News
de.NBI certification successful
- Published on Monday, 13 December 2021
Some research areas in the scope of the BioDATEN Science Data Center might require the handling of sensitive data, such as data with human origin. Thus, "management systems for technical data security" became necessary for the infrastructure providers of computational and storage resources. Due to the developments in the project "de.NBI Cloud" and in collaboration with bioinformaticians, the computing centers of the Universities Freiburg and Tübingen strived for the certification of the compute/storage infrastructures and the corresponding basic IT infrastructures. The complex and tedious certification process requires the commitment of various stakeholders. Fortunately, the de.NBI project allowed for a two-year grant to pursue an ISO 27001 certification. An ISO certificate gives further weight by the advocacy of various stakeholders in the university.
The process itself consisted of various steps of preparational activities, the creation of policy documents, the documentation of the infrastructure and a two staged certification session involving all relevant departments of the computer centers. The final certificate will be awarded in January 2022. The certification process is a long-term process which has to be repeated in regular intervals. A certified infrastructure will help researchers in further domains beside BioDATEN to obtain funding which increasingly require such certifications especially in areas where sensitive data - patents, patient data, data with personal reference are dealt with.
(DvS, HG)
Discussion on research software started in BioDATEN and a SDC working group
- Published on Thursday, 25 November 2021
Data generated in research projects must be preserved and replicable over defined periods of time which are, e.g., stated in institutional policies or funding conditions. But data itself is rendered meaningless without appropriate contexts and environment such as workflows, tools and software. These dependencies must be considered when discussing adherence to the FAIR principles. This becomes increasingly relevant as stated in the DFG's "Guidelines for Safeguarding Good Research Practice”.
Researchers want and need to work with instruments and software tools that correspond to or go beyond the state of the art. This means that they are working with tools that may disappear due to later market interventions (product or company policy, built-in obsolescence, expiry of hardware and software support) although they are still usable and in use. A later re-use becomes challenging if these tools need an environment that ages quickly and is no longer supported by the vendors. For example, in various laboratories there are still some Windows XP machines running that control measuring devices that are still useable, although the Windows XP support ended in 2014. This implies increasing risks in daily operation or increases the tendency to rely on tools whose sustainability is simply assumed by the market dominance of a company.
There are several points that should be discussed in the extended context of the Science Data Centers:
- Should the access to certain types of data be part of the procurement process for software and measuring devices and thus be ensured?
- How to deal with the "black box" phenomenon of (measuring) instruments (microscopes, NMR, ...) and software as it is unclear what exactly is happening internally and why, how output is generated from input.

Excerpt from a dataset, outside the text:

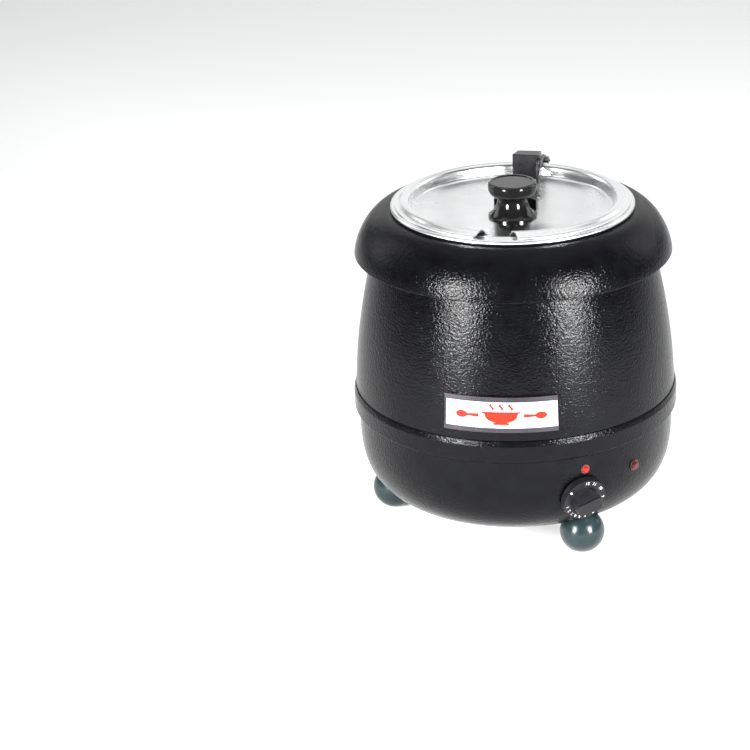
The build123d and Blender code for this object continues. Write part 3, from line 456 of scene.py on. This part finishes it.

Changes to many proprietary software modules are often not transparent, which endangers the reproducibility of results.
- Additionally, there might evolve "ethical-philosophical problems" - should the reproducibility of a result allowed to depend on an expensive license?
- Is there a right to reproducibility by third parties (in the sense that no (expensive) license is necessary (as nothing new is achieved)?
- How can this be legally organized (considering the freedom of research and teaching in many countries)?
A solution to some issues raised above might be the use of an appropriate Escrow service: That is the deposition of software at a certain place (e.g.: national library) with usage restrictions that allow only the reproduction of existing results and exclude conduction new research.
Access to and control over research software becomes a building block of the digital sovereignty of a university or a field of science in general. But there is a long-term problem as it is unrealistic to keep software for 10 years or longer directly available or to anticipate the product policy of the manufacturer.
When looking at the increasing role of cloud use for applications and storage of data, the associated challenges should be considered.
In the end, recommendations should go much more in the direction of openness for research software. Here, researchers or funding agencies could make a similar demand as for the software procurement process - software must be generally disclosed for research data management reasons after, say, 10 years, in order to be allowed to be used at all.
In general, cooperation could help to steer the process into the desired direction: Joint influence on manufacturers may be more likely to bring about a change in product policies. Creation of corresponding "best practices" (e.g. as part of the requirements by funders) could also increase the pressure on companies to disclose software. These ideas and measures could result in some kind of certification of software and devices for fitness to be used in scientific workflows also in terms of compliance with the FAIR criteria.
(DvS, HG)
BioDATEN present at the 7th bwHPC Symposium
- Published on Monday, 08 November 2021
BioDATEN and all other SDCs in Baden-Württemberg (SDC4Lit, BERD, MoMaF) present their integration into the bwHPC project on the 7th bwHPC Symposium. For BioDATEN, the main focus is the connection to the cloud infrastructure BinAC. The basic idea is that researchers work on the BinAC and get a notification as soon as their computing jobs are completed. A set of (technical) metadata is automatically created and researchers can annotate these metadata by adding scientific metadata and descriptive metadata. In this approach, BioDATEN makes use of a direct connection to bwHPC / BinAC and thus is able to start with metadata annotation as soon as possible.